I was surprised to see Bahi’s work on an episode like this, it’s not the kind of episode I’d expect him to work on. I wonder if that means he’ll miss the series finale, which I’m sure will have tons of great animation.

 Permalink 09/16/14 @ 11:57
drmecha
drmecha in response to: Tiger Mask

Haha true.
Not only I like mecha. I am also a big fan of the classic works of Nippon Animation, Miyazaki, the classic movies of Toei and Osamu Dezaki among much others.
haha
After finish watching Ashita. I’ll start watching Ace wo Nerae or the Ashita 1980 series i never had me to observe in detail the work of the first Annapuru years (only Cobra TV, Cobra movie and Mighty Orbots).

I hope one day you write all this.

Furthermore. About Kimura’s Studio Neomedia. I am very interested in the investigation of the formation of Studio MIN where not only worked Kitakubo and Moriyama, but also Kouji Itoh (after in Graviton studio) and Hideki Tamura (Studio CAM founder and mentor of Kia Asamiya) and others. all ex-members of Neomedia
I wrote a note on my blog with what little I could investigate about Studio MIN. Studio. do not know if you saw it.
http://sakuga80.blogspot.com.ar/2012/09/anime-moderno-parte-1-el-enigmatico.html
but is in spanish sorry.

 Permalink 09/15/14 @ 13:44
ben in response to: Tiger Mask

Back in the days before torrenting, some fifteen years ago or so, I remember coming across the full VHS collection of Ashita no Joe at a Japanese corner store in Seattle, and renting the whole damn thing. I still distinctly remember the strange looks I got from the cashier, too! So yes, I’ve seen it, and I absolutely adored it. Definitely one of the great anime shows of all time, and despite ups and downs in quality, and some fairly repetitive storytelling, it probably still holds up pretty well these days. It’s one of the few shows I’m tempted to re-watch from start to finish to blog about it. Ashita no Joe 2 is also supposed to be pretty good, but I haven’t seen that one. The episode I particularly remember is #14 directed by Masami Hata with solo animation by Dezaki himself. One of the great episodes of all time. Indeed, there is still much to discover from the period of the late 60s/early 70s and much I’d like to write about. It’s probably my favorite period of anime, followed closely by late 80s/early 90s. Anyway, good to hear you’re watching something other than mecha for once. :)

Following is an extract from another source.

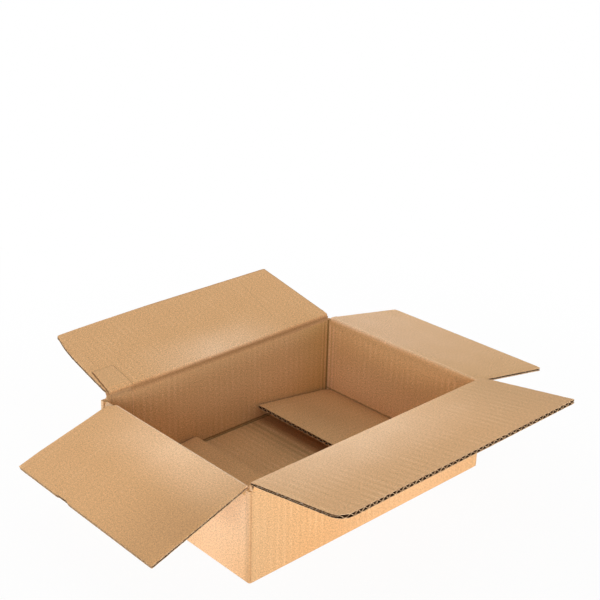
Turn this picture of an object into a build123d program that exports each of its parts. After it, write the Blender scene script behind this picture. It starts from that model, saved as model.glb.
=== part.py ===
from build123d import *
import os

# A regular slotted carton of single-wall corrugated board, folded from one sheet.
# It stands open on its base: X runs along the long walls, Y across, Z up from the floor,
# and the origin is the middle of the footprint.

# Outside size of the carton when it is closed
LENGTH = 312.0
WIDTH = 220.0
HEIGHT = 102.0

# Corrugated board: two liners with a fluted sheet between them
BOARD = 4.0
LINER = 0.4
FLUTE_SHEET = 0.35
FLUTE_PITCH = 7.8
FLUTE_DEPTH = 24.0  # how far the open flutes run in from a free edge

# Flaps: where two of them meet, and how far each stays back from the carton's corner
SEAM = 1.0
SLOT_SETBACK = 6.0
FRONT_SETBACK = 3.0
BLUNTED_CORNER = 1.5
WORN_CORNER = 14.0
WORN_BACK_CORNER = 9.0

# How deep the left flap's back side is torn, at distances from its crease
TORN_SIDE = [(16.0, 3.0), (10.5, 7.0), (8.0, 15.0), (-0.5, 88.0)]

# Creases: the board is crushed towards a rolled edge, and bends about the roll's middle
CREASE_RADIUS = 1.2
SCORE_REACH = 6.0
CREASE_GAP = 0.3
HANG_LIMIT = 50.0  # degrees below level, where a top flap's crease binds

# Folds that stay put, rounded on the outside
FOLD_RADIUS = 3.0
BASE_RADIUS = 2.0
FOLD_FLUTE = 1.3  # size of the flute left open at the top of each vertical fold
FOLD_FLUTE_INSET = 2.3

# Glue tab: it goes on from the left wall, inside the back wall, and up onto the back flap
TAB_WIDTH = 30.0
TAB_RISE = 0.6
TAB_SETBACK = 5.0
TAB_OVERRUN = 33.0

# How each flap stands, in degrees above level
FRONT_TILT = 9.5
BACK_TILT = 12.0
LEFT_TILT = -18.5
RIGHT_TILT = -10.5
INNER_LEFT_TILT = 4.0
INNER_RIGHT_TILT = 8.0

# Sizes that follow
HALF_BOARD = BOARD / 2
ROOT_CLEARANCE = CREASE_RADIUS + CREASE_GAP
LONG_FLAP = LENGTH - 2 * SLOT_SETBACK
FRONT_FLAP = LENGTH - 2 * FRONT_SETBACK
SHORT_FLAP = WIDTH - 2 * SLOT_SETBACK
FLAP_REACH = (WIDTH - BOARD - SEAM) / 2
CAVITY_LENGTH = LENGTH - 2 * BOARD
CAVITY_WIDTH = WIDTH - 2 * BOARD

# Crease heights: closed, the long flaps lie over the short ones, and the base likewise
LONG_CREASE_Z = HEIGHT - HALF_BOARD
SHORT_CREASE_Z = LONG_CREASE_Z - BOARD - TAB_RISE - CREASE_GAP
INNER_CREASE_Z = BOARD + CREASE_GAP + HALF_BOARD
LONG_WALL_TOP = LONG_CREASE_Z - ROOT_CLEARANCE
SHORT_WALL_TOP = SHORT_CREASE_Z - ROOT_CLEARANCE

# Where each crease runs: a frame with X along the crease and Y pointing out of the carton
BACK_CREASE = Pos(0, WIDTH / 2 - HALF_BOARD, LONG_CREASE_Z)
FRONT_CREASE = Pos(0, HALF_BOARD - WIDTH / 2, LONG_CREASE_Z) * Rot(Z=180)
LEFT_CREASE = Pos(HALF_BOARD - LENGTH / 2, 0, SHORT_CREASE_Z) * Rot(Z=90)
RIGHT_CREASE = Pos(LENGTH / 2 - HALF_BOARD, 0, SHORT_CREASE_Z) * Rot(Z=-90)

# The inner base flaps roll against the short walls, and point into the carton
INNER_CREASE_X = CAVITY_LENGTH / 2 - ROOT_CLEARANCE
INNER_LEFT_CREASE = Pos(-INNER_CREASE_X, 0, INNER_CREASE_Z) * Rot(Z=-90)
INNER_RIGHT_CREASE = Pos(INNER_CREASE_X, 0, INNER_CREASE_Z) * Rot(Z=90)

# Each top crease with the width of its flap
TOP_CREASES = [
    (FRONT_CREASE, FRONT_FLAP),
    (BACK_CREASE, LONG_FLAP),
    (LEFT_CREASE, SHORT_FLAP),
    (RIGHT_CREASE, SHORT_FLAP),
]


def flap_profile(grow=0.0):
    """A flap cut across its crease: rolled edge, crushed score, then the full board."""
    root = CREASE_RADIUS + grow
    face = HALF_BOARD + grow
    end = FLAP_REACH + grow
    upper = [(0, root), (SCORE_REACH, face), (end, face)]
    lower = [(end, -face), (SCORE_REACH, -face), (0, -root)]
    board = Polyline(*upper, *lower)
    roll = ThreePointArc((0, -root), (-root, 0), (0, root))
    return Plane.YZ * make_face(board + roll)


def crushed_half(distance):
    """Half the board's thickness at a distance from the crease, within the score."""
    return CREASE_RADIUS + (HALF_BOARD - CREASE_RADIUS) * distance / SCORE_REACH


def flute_channel(rises):
    """One open end of a flute: a three-sided channel between a liner and the fluted sheet."""
    liner_side = HALF_BOARD - LINER
    half_base = FLUTE_PITCH / 2 - FLUTE_SHEET
    peak = liner_side - FLUTE_SHEET
    side = 1 if rises else -1
    corners = [(-half_base, -side * liner_side), (half_base, -side * liner_side), (0, side * peak)]
    opening = Plane.XZ * make_face(Polyline(*corners, close=True))
    return extrude(opening, FLUTE_DEPTH, dir=(0, -1, 0))


def flute_row(width):
    """The channels along a free edge, pointing up and down in turn."""
    step = FLUTE_PITCH / 2
    count = int(width / step) - 1
    channels = [flute_channel(True), flute_channel(False)]
    first = -(count - 1) * step / 2
    return [Pos(first + i * step, FLAP_REACH, 0) * channels[i % 2] for i in range(count)]


def flap(width, blunted_right, blunted_left):
    """A flap lying level, with its flutes open at the free edge and its corners blunted."""
    board = extrude(flap_profile(), width / 2, both=True)
    board = fillet(free_corners(board)[0], blunted_left)
    board = fillet(free_corners(board)[-1], blunted_right)
    return board - flute_row(width)


def free_corners(board):
    """The upright edges at a flap's free end, from left to right."""
    return board.edges().filter_by(Axis.Z).group_by(Axis.Y)[-1].sort_by(Axis.X)


def torn_side(width):
    """What is torn off a flap's side, most of all beside the crease."""
    tear = [(width / 2 - depth, distance) for depth, distance in TORN_SIDE]
    below_crease = [(tear[-1][0], -BOARD), (tear[0][0], -BOARD)]
    return extrude(make_face(Polyline(*tear, *below_crease, close=True)), BOARD, both=True)


def wall_ring():
    """The four walls, the short ones lower so that their flaps close under the long ones."""
    footprint = RectangleRounded(LENGTH, WIDTH, FOLD_RADIUS) - Rectangle(CAVITY_LENGTH, CAVITY_WIDTH)
    ring = extrude(footprint, LONG_WALL_TOP)
    above_short_walls = Box(LENGTH, CAVITY_WIDTH, HEIGHT, align=(Align.CENTER, Align.CENTER, Align.MIN))
    return ring - Pos(0, 0, SHORT_WALL_TOP) * above_short_walls


def base_flaps():
    """The two outer base flaps, folded in flat from the long walls until they meet."""
    depth = (WIDTH - SEAM) / 2 - FOLD_RADIUS
    slab = Box(LONG_FLAP, depth, BOARD, align=(Align.CENTER, Align.MIN, Align.MIN))
    back = Pos(0, SEAM / 2, 0) * slab
    return [back, mirror(back, Plane.XZ)]


def score_wedges(width):
    """What the score crushes away from both faces of a wall, just below its crease."""
    corners = [(HALF_BOARD, -SCORE_REACH), (CREASE_RADIUS, 0), (BOARD, 0), (BOARD, -SCORE_REACH)]
    outside = extrude(Plane.YZ * make_face(Polyline(*corners, close=True)), width / 2, both=True)
    return [outside, mirror(outside, Plane.XZ)]


def crease_relief(width):
    """Room for a flap's root at both ends of its swing, closed and hanging."""
    root = extrude(flap_profile(CREASE_GAP), width / 2 + CREASE_GAP, both=True)
    return [Rot(X=180) * root, Rot(X=-HANG_LIMIT) * root]


def wall_tab():
    """The glue tab on the back wall's inner face, crushed with the wall below the crease."""
    inner = HALF_BOARD + TAB_RISE
    corners = [
        (0, BOARD - LONG_CREASE_Z),
        (-inner, BOARD - LONG_CREASE_Z),
        (-inner, -SCORE_REACH),
        (-crushed_half(ROOT_CLEARANCE) - TAB_RISE, -ROOT_CLEARANCE),
        (0, -ROOT_CLEARANCE),
    ]
    strip = extrude(Plane.YZ * make_face(Polyline(*corners, close=True)), TAB_WIDTH)
    return Pos(-CAVITY_LENGTH / 2, 0, 0) * strip


def flap_tab():
    """The end of the glue tab on the back flap's inner face, from just past the crease."""
    start = HALF_BOARD + TAB_RISE + CREASE_GAP
    width = TAB_WIDTH - TAB_SETBACK
    strip = Box(width, TAB_OVERRUN - start, HALF_BOARD + TAB_RISE, align=(Align.MIN, Align.MIN, Align.MIN))
    return Pos(TAB_SETBACK - CAVITY_LENGTH / 2, start, 0) * strip


def corner_slots(flap_width):
    """The slots beside a flap of the back wall, cut down past the folds to the short walls' height."""
    slot = Box(SLOT_SETBACK, BOARD, HEIGHT, align=(Align.MIN, Align.MAX, Align.MIN))
    slot = Pos(flap_width / 2 + CREASE_GAP, WIDTH / 2, SHORT_WALL_TOP) * slot
    return [slot, mirror(slot, Plane.YZ)]


def fold_flutes():
    """The flute that the slots leave open at the top of each vertical fold."""
    x = LENGTH / 2 - FOLD_FLUTE_INSET
    y = WIDTH / 2 - FOLD_FLUTE_INSET
    channel = extrude(RegularPolygon(FOLD_FLUTE, 3), -FLUTE_DEPTH)
    return [Pos(side * x, end * y, SHORT_WALL_TOP) * channel for side in (1, -1) for end in (1, -1)]


def joint_corner():
    """The back wall's cut end, square at the corner where the glue tab turns in."""
    block = Box(FOLD_RADIUS, FOLD_RADIUS, LONG_WALL_TOP - BASE_RADIUS, align=(Align.MIN, Align.MAX, Align.MIN))
    return Pos(-LENGTH / 2, WIDTH / 2, BASE_RADIUS) * block


def joint_groove():
    """The notch outside that corner, between the back wall's cut end and the left wall's bend."""
    x = -LENGTH / 2
    y = WIDTH / 2 - BOARD
    arc_middle = FOLD_RADIUS * (1 - 0.5**0.5)
    bend = ThreePointArc((x + FOLD_RADIUS, y), (x + arc_middle, y - arc_middle), (x, y - FOLD_RADIUS))
    cut_end = Polyline((x, y - FOLD_RADIUS), (x - BOARD, y - FOLD_RADIUS), (x - BOARD, y), (x + FOLD_RADIUS, y))
    return extrude(make_face(bend + cut_end), HEIGHT)


def carton_body():
    """Walls, outer base flaps and glue tab: the part of the sheet that stays folded."""
    body = wall_ring() + base_flaps()
    base_loop = body.faces().sort_by(Axis.Z)[0].outer_wire().edges()
    body = fillet(base_loop, BASE_RADIUS)
    for crease, width in TOP_CREASES:
        body -= [crease * wedge for wedge in score_wedges(width)]
    body = body + BACK_CREASE * wall_tab() + joint_corner()
    for crease, width in TOP_CREASES:
        body -= [crease * relief for relief in crease_relief(width)]
    body -= corner_slots(LONG_FLAP)
    body -= [mirror(slot, Plane.XZ) for slot in corner_slots(FRONT_FLAP)]
    return body - joint_groove() - fold_flutes()


short_flap = flap(SHORT_FLAP, BLUNTED_CORNER, BLUNTED_CORNER)
front_flap = flap(FRONT_FLAP, WORN_CORNER, BLUNTED_CORNER)
back_flap = flap(LONG_FLAP, BLUNTED_CORNER, WORN_BACK_CORNER) + flap_tab()
left_flap = short_flap - torn_side(SHORT_FLAP)

NODES = {
    "carton_body": carton_body(),
    "top_flap_front": FRONT_CREASE * Rot(X=FRONT_TILT) * front_flap,
    "top_flap_back": BACK_CREASE * Rot(X=BACK_TILT) * back_flap,
    "top_flap_left": LEFT_CREASE * Rot(X=LEFT_TILT) * left_flap,
    "top_flap_right": RIGHT_CREASE * Rot(X=RIGHT_TILT) * short_flap,
    "inner_flap_left": INNER_LEFT_CREASE * Rot(X=INNER_LEFT_TILT) * short_flap,
    "inner_flap_right": INNER_RIGHT_CREASE * Rot(X=INNER_RIGHT_TILT) * short_flap,
}

os.makedirs("parts", exist_ok=True)
for name, solid in NODES.items():
    export_step(solid, f"parts/{name}.step")
    print(name, round(solid.volume), "mm3")
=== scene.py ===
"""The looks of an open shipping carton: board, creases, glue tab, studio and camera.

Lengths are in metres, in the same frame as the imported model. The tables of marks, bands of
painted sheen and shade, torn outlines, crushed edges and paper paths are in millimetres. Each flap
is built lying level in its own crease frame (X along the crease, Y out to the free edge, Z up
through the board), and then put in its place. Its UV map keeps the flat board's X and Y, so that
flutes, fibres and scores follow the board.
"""

from __future__ import annotations

import logging
import math
from dataclasses import dataclass, field
from enum import Enum
from typing import Any, Callable

import bmesh
import bpy
from mathutils import Matrix, Vector

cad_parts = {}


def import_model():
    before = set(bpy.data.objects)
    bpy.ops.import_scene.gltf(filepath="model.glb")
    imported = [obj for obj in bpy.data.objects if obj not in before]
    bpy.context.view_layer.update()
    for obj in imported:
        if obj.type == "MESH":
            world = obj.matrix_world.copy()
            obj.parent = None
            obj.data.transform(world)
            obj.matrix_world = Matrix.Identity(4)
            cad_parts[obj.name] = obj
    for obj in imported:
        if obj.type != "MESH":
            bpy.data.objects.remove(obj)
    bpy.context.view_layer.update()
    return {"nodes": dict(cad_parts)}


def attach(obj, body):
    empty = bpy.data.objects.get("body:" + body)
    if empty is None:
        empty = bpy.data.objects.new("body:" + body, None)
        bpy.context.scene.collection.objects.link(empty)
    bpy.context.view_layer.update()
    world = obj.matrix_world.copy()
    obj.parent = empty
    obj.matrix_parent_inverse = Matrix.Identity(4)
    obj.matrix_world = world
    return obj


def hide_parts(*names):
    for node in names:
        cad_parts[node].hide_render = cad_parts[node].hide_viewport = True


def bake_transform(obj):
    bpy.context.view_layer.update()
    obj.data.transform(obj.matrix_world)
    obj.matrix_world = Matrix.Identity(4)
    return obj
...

 Permalink 09/15/14 @ 10:45
Ialda
Ialda in response to: Space Dandy #20

Check Atsushi Kamijo twitter account, he mentionned his participation on this episode ;)

 Permalink 09/15/14 @ 06:16
lpf
lpf in response to: Space Dandy #20

I feel like a fool for missing the throwback to TO-Y now, great observation! A rewatch seems in order.

 Permalink 09/14/14 @ 08:50
drmecha
drmecha in response to: Tiger Mask

Hi Ben:
A few years ago he had heard about the importance of Tiger Mask series in their animation. It is really admirable.
But right now I discovered the Ashita no Joe series.
I’ve already seen 62 chapters. I’m really impressed by the quality of animation. Have you seen?
I really never expected to see something with so quality. In argument, animation and other technical issues as painting, animation and backgrounds.
My admiration is such that at one point might be thinking you were watching a series of 1980 or more.
At times the fluidity of the animation is high for TV. And many times the painting is so detailed that reminds me of the 80s OVAs titles. if not exaggerating.
As I mentioned I have seen until chapter 62 If you have not seen the series I recommend you see the first half of chapter 58 This chapter is the most lively of detail I saw so far. Evidently there was a study of human movement, among other things. Also the painting is amazing.
As you know, in this series had the important role Studio Jaguard, freelance studio formed by animators from mushi (who works with Mushi and TMS) and obviously some future Madhouse animators. At times the animation reminds me of the first Yamato series, which is not unusual as it shares some staff (Tomino, Ishiguro).
It is a perfect example of the immediately time preceding the closing of Mushi Pro and the opening of Office Academy, Sunrise, Madhouse and Nippon Animation.
I was reading a little about what you wrote about Shonen Isamu, is one of the upcoming series I will explore.
Late 60s and early 70s is an exciting era for exploring! :)
Sorrt for my bad english. :)

 Permalink 09/14/14 @ 05:35

Martin:

Thanks for suggesting the idea for this post. I had only seen the show in little bits here and there before, and I had a lot of fun going through it more thoroughly over the last few weeks. Even so, I only managed to pore over a few hundred episodes, while taking in snippets of many others, so there are quite likely many other good episodes I missed. But I think this is a good start.

Ridojiri:

It’s not everything, but almost. The ones not on DVD are from TV broadcasts so the quality can get pretty bad sometimes, but it’s better than nothing. I’m grateful to the determined samaritan who made his collection available.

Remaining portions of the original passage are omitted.